Del arte a la artesanía: “necesitamos un oficial de primera de cocina competente”
“Una de las diferencias entre el arte y la artesanía es que el arte es inútil” responde María Nicolau ante la pregunta de si su definición de la cocina en la que intervienen ingredientes como la libertad, la creatividad o la improvisación está relacionada con el arte. “Ferrán Adrià se nace, no se aprende. Sin embargo, el mundo está muy falto de buenos ebanistas, mecánicos, fontaneros o carpinteros. No todos podemos ser Picasso, pero necesitamos a buenos pintores de paredes”. El concepto está clarísimo. En las cocinas todos quieren ser artistas, pero lo que la sociedad necesita son cocineros buenos y honestos. “Mientras admirábamos el arte de la gastronomía, la cocina en casa se moría. Dios me libre de enmendar esa revolución. Todos los méritos son justos, pero basta ya. Tenemos una llaga supurante. Lo importante no es el arte, es recuperar la artesanía. Necesitamos un oficial de primera de cocina competente”, finaliza.
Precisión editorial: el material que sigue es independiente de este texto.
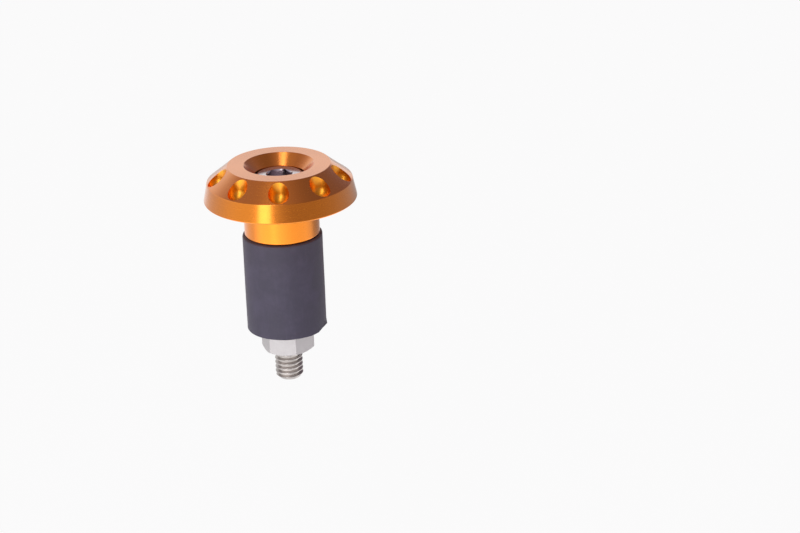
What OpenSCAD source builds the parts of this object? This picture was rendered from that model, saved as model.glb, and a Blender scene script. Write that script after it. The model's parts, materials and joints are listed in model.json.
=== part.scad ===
// Bar end weight: a turned head with a ring of dimples, held in a handlebar tube by a rubber sleeve
// that a screw and a nut squeeze. Millimetres. The origin is the centre of the rim's underside, which
// seats on the end of the tube, and +Z runs outward through the front face.

/* [Head] */
// Diameter of the rim at its lower edge
rim_d = 32.5; // [30:0.5:40]
// Diameter of the rim at its upper edge, where the sloping face starts
rim_top_d = 30.8; // [28:0.2:32]
// Height of the rim band
rim_h = 4; // [3:0.1:6]
// Height of the sloping face above the rim band
slope_h = 3.55; // [2.5:0.05:5]
// Outer diameter of the flat front ring
face_d = 21.8; // [19:0.2:24]
// Width of the broken edges of the rim and the neck
edge_break = 0.25; // [0.1:0.05:0.5]

/* [Front recess] */
// Diameter of the conical recess at the front face
recess_d = 14.9; // [13:0.1:17]
// Depth of the conical recess
recess_depth = 2.3; // [1:0.1:3.5]
// Gap round the screw's head in its counterbore
head_gap = 0.4; // [0.2:0.1:0.8]
// Height of the screw's head above the bottom of the conical recess
head_rise = 0.15; // [-0.5:0.05:0.5]

/* [Dimples] */
// Number of dimples round the sloping face
dimple_count = 9; // [5:1:11]
// Diameter of the round-nosed cutter, which plunges along the axis
dimple_d = 4.3; // [3:0.1:5]
// Diameter of the circle that the dimples stand on
dimple_ring_d = 26.6; // [22:0.1:30]
// Depth of the dimples' floor below the front face
dimple_depth = 4.65; // [3.5:0.05:5]
// Direction of the first dimple, counted from +X towards +Y
dimple_start = -89; // [-180:1:180]

/* [Neck] */
// Diameter of the neck
neck_d = 16; // [14:0.5:16.5]
// Length of the neck below the rim
neck_l = 8; // [5:0.5:12]

/* [Rubber sleeve] */
// Outer diameter of the sleeve
sleeve_d = 17; // [15:0.5:20]
// Length of the sleeve
sleeve_l = 21.2; // [15:0.1:24]
// Gap between the sleeve's bore and the screw
sleeve_gap = 0.5; // [0.2:0.1:1.5]

/* [Screw] */
// Outer diameter of the thread and the shank
thread_d = 5.95; // [5:0.05:6.5]
// Length of the screw below its head
screw_l = 40.5; // [38:0.5:50]
// Diameter of the screw's head
screw_head_d = 10; // [9:0.1:10.5]
// Height of the screw's head
screw_head_h = 6; // [5:0.1:7]
// Radius of the rounded edge of the screw's head
head_round = 0.55; // [0.2:0.05:1]
// Width of the hexagon socket across its flats
socket_af = 5; // [4:0.5:5.5]
// Depth of the hexagon socket
socket_depth = 3; // [2:0.1:3.5]
// Turn of the hexagon socket about the axis
socket_turn = 8; // [-30:1:30]
// Length of the chamfer at the screw's tip
tip_chamfer = 0.8; // [0.4:0.1:1.5]
// Gap between the screw and its hole through the neck
hole_gap = 0.25; // [0.1:0.05:0.5]

/* [Nut] */
// Width of the nut across its flats
nut_af = 10; // [9:0.5:13]
// Height of the nut
nut_h = 5.2; // [4:0.1:5.5]
// Angle of the chamfer on the nut's corners
nut_chamfer = 30; // [15:1:35]
// Turn of the nut about the axis
nut_turn = -11; // [-30:1:30]
// Running gap between the nut and the thread
nut_gap = 0.05; // [0.02:0.01:0.1]

/* [Hidden] */
$fn = 96;

rim_r = rim_d / 2;
rim_top_r = rim_top_d / 2;
face_r = face_d / 2;
recess_r = recess_d / 2;
dimple_r = dimple_d / 2;
neck_r = neck_d / 2;
thread_r = thread_d / 2;
screw_head_r = screw_head_d / 2;
pocket_r = screw_head_r + head_gap;
hole_r = thread_r + hole_gap;

// Heights along the axis, from the front face down to the screw's tip
face_z = rim_h + slope_h;
recess_z = face_z - recess_depth;
screw_top_z = recess_z + head_rise;
dimple_z = face_z - dimple_depth + dimple_r;
screw_seat_z = screw_top_z - screw_head_h;
neck_z = -neck_l;
sleeve_z = neck_z - sleeve_l;
nut_z = sleeve_z - nut_h;
screw_tip_z = screw_seat_z - screw_l;

// The sloping face leans back by this angle from a flat face
slope_angle = atan2(slope_h, rim_top_r - face_r);
// Taper of the rim band, from the lower edge break to the slope
band_lean = (rim_r - rim_top_r) / (rim_h - edge_break);

// Included angle of the drill point left below the hexagon socket
socket_point = 118;
// Chamfer at both mouths of the nut's bore
bore_chamfer = 0.4;
// Share of the nut's flats that its end faces keep inside the chamfer
nut_face_share = 0.96;
// Steps in the rounded edge of the screw's head
round_steps = 8;
// How far a cutter stands out of what it cuts
clear = 1;
// Overlap that leaves no skin between two cuts
skin = 0.01;

// Half section of the weight, from the neck's lower end round the outside and down the recess
module weight_section() {
    polygon([
        [hole_r, neck_z],
        [neck_r - edge_break, neck_z],
        [neck_r, neck_z + edge_break],
        [neck_r, 0],
        [rim_r - edge_break, 0],
        [rim_r, edge_break],
        [rim_top_r + band_lean * edge_break, rim_h - edge_break],
        [rim_top_r - edge_break * cos(slope_angle), rim_h + edge_break * sin(slope_angle)],
        [face_r, face_z],
        [recess_r, face_z],
        [pocket_r, recess_z],
        [pocket_r, screw_seat_z],
        [hole_r, screw_seat_z]
    ]);
}

// Round-nosed cutter, standing parallel to the weight's axis
module dimple_cutter() {
    translate([dimple_ring_d / 2, 0, dimple_z]) {
        sphere(r = dimple_r);
        cylinder(h = face_z - dimple_z + clear, r = dimple_r);
    }
}

module weight() {
    color("#e0851a")
        difference() {
            rotate_extrude() weight_section();
            for (i = [0 : dimple_count - 1])
                rotate([0, 0, dimple_start + i * 360 / dimple_count]) dimple_cutter();
        }
}

module rubber_sleeve() {
    color("#4d4c55")
        translate([0, 0, sleeve_z])
            difference() {
                cylinder(h = sleeve_l, d = sleeve_d);
                translate([0, 0, -clear]) cylinder(h = sleeve_l + 2 * clear, r = thread_r + sleeve_gap);
            }
}

// Half section of the screw: head with a rounded edge, shank and chamfered tip
module screw_section() {
    round_r = screw_head_r - head_round;
    round_z = screw_top_z - head_round;
    edge = [for (i = [0 : round_steps]) let (a = 90 - i * 90 / round_steps)
        [round_r + head_round * cos(a), round_z + head_round * sin(a)]];
    polygon(concat(
        [[0, screw_tip_z], [0, screw_top_z]],
        edge,
        [
            [screw_head_r, screw_seat_z],
            [thread_r, screw_seat_z],
            [thread_r, screw_tip_z + tip_chamfer],
            [thread_r - tip_chamfer, screw_tip_z]
        ]
    ));
}

// Hexagon socket with the drill point left at its bottom
module socket_cutter() {
    socket_z = screw_top_z - socket_depth;
    drill_r = socket_af / 2;
    point_h = drill_r / tan(socket_point / 2);
    translate([0, 0, socket_z])
        rotate([0, 0, socket_turn])
            cylinder(h = socket_depth + clear, d = socket_af / cos(30), $fn = 6);
    translate([0, 0, socket_z - point_h]) cylinder(h = point_h, r1 = 0, r2 = drill_r);
}

module socket_screw() {
    color("#b4b1ac")
        difference() {
            rotate_extrude() screw_section();
            socket_cutter();
        }
}

// Turned blank that chamfers the nut's corners at both ends
module nut_blank() {
    corner_r = nut_af / 2 / cos(30);
    flat_r = nut_af / 2 * nut_face_share;
    drop = (corner_r - flat_r) * tan(nut_chamfer);
    rotate_extrude()
        polygon([
            [0, 0], [flat_r, 0], [corner_r, drop],
            [corner_r, nut_h - drop], [flat_r, nut_h], [0, nut_h]
        ]);
}

module nut() {
    bore_r = thread_r + nut_gap;
    mouth_r = bore_r + bore_chamfer;
    color("#cfcdcb")
        translate([0, 0, nut_z])
            difference() {
                intersection() {
                    rotate([0, 0, nut_turn]) cylinder(h = nut_h, d = nut_af / cos(30), $fn = 6);
                    nut_blank();
                }
                translate([0, 0, -clear]) cylinder(h = nut_h + 2 * clear, r = bore_r);
                translate([0, 0, -skin]) cylinder(h = bore_chamfer, r1 = mouth_r, r2 = bore_r);
                translate([0, 0, nut_h - bore_chamfer + skin])
                    cylinder(h = bore_chamfer, r1 = bore_r, r2 = mouth_r);
            }
}

weight();
rubber_sleeve();
socket_screw();
nut();
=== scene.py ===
"""Bar end weight: the looks of its four pieces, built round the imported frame, with a plain studio."""

import json
import math

import bmesh
import bpy
from bpy.props import FloatProperty, FloatVectorProperty, IntProperty, PointerProperty
from mathutils import Matrix, Vector, noise


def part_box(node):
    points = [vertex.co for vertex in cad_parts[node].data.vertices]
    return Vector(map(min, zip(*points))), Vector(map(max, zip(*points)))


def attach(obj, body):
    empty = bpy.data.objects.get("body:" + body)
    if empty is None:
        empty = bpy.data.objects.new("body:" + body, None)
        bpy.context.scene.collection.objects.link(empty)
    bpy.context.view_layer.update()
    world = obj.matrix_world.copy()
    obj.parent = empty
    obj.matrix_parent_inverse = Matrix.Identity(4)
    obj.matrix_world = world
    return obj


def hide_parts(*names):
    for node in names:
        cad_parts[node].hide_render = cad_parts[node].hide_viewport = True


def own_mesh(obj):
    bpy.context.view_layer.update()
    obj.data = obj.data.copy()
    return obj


bl_info = {
    "name": "Bar end weight",
    "version": (1, 0, 0),
    "blender": (4, 5, 0),
    "location": "View3D > Sidebar > Bar end",
    "description": "Turned and anodised bar end weight with its rubber sleeve, socket screw and nut",
    "category": "Object",
}

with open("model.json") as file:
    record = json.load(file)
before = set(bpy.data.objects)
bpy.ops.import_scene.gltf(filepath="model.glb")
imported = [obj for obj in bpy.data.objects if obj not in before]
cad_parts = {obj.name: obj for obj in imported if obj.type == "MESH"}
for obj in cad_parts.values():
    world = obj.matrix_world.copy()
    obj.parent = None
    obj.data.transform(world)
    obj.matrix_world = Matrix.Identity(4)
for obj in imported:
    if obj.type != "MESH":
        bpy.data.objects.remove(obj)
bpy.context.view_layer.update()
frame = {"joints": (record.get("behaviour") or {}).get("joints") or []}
WEIGHT_LOW, WEIGHT_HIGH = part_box("weight")
SLEEVE_LOW, SLEEVE_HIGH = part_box("rubber_sleeve")
SCREW_LOW, SCREW_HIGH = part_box("socket_screw")
NUT_LOW, NUT_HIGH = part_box("nut")

MM = 0.001
FULL_TURN = 2 * math.pi
# Half the angle between a hexagon's corners
HEX_HALF = math.radians(30)
# Edges over this angle stay sharp under smooth shading
SHARP_ANGLE = math.radians(24)
# How far past an arc's ends its holding points stand, as a share of its radius
HOLD = 0.15
# Points closer than this are merged, and edges shorter than a sliver go
MERGE = 1e-7
SLIVER = 1e-8
# Heights that differ by less than this are level
LEVEL = 1e-6
# How far a cutter stands out of what it cuts
CLEAR = 1 * MM
# Steps round each turned form, and in a dimple cutter's quarter circle
WEIGHT_STEPS = 384
SLEEVE_STEPS = 192
SCREW_STEPS = 128
SOCKET_STEPS = 96
NUT_STEPS = 192
CUTTER_STEPS = 128
CUTTER_ARC_STEPS = 16
# Rows of faces along the sleeve, which let it waver
SLEEVE_ROWS = 40
# Share of the sleeve's length, at each end, where the cut edge strays
CUT_SHARE = 0.05
# How far the sleeve's moulded side swells and shrinks
SWELL = 0.045 * MM
# Nick and flared lip at the sleeve's lower end: direction and half width in degrees, height, and how
# steeply each fades upwards
NICK = (-17, 18, 2.5 * MM, 1)
LIP = (-6, 16, 1.6 * MM, 1.5)
# Depth of the drill point below the screw's socket, as a share of the drill's radius
DRILL_POINT = 0.6
# Share of the nut's flats that its end faces keep inside the chamfer
NUT_FACE_SHARE = 0.96


def size_prop(name, text, millimetres):
    """A length in metres, given as its size in millimetres."""
    default = millimetres * MM
    return FloatProperty(name=name, description=text, default=default, min=0, unit="LENGTH", precision=5)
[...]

Nicolau explica que lo que hace falta son cocineros de “gama media” que levanten el grueso de la gastronomía de un país y satisfagan las necesidades de las familias normales: más menús de fin de semana de 20 o 25 euros, más menús asequibles y ricos para los trabajadores y menos arte gastronómico a precios inasumibles para la mayor parte de la sociedad que se va a morir sin ir al Bulli o al Celler de Can Roca, pero que se merece una cocina de verdad.
No sabemos si María Nicolau, como el soldado noruego que luchaba estoicamente contra el ejército Nazi en la novela de David Howarth Nosotros morimos solos (Capitan Swing. 2018), está sola y predicando en el desierto. Pero desde luego su mensaje tiene la potencialidad de ganar la hegemonía.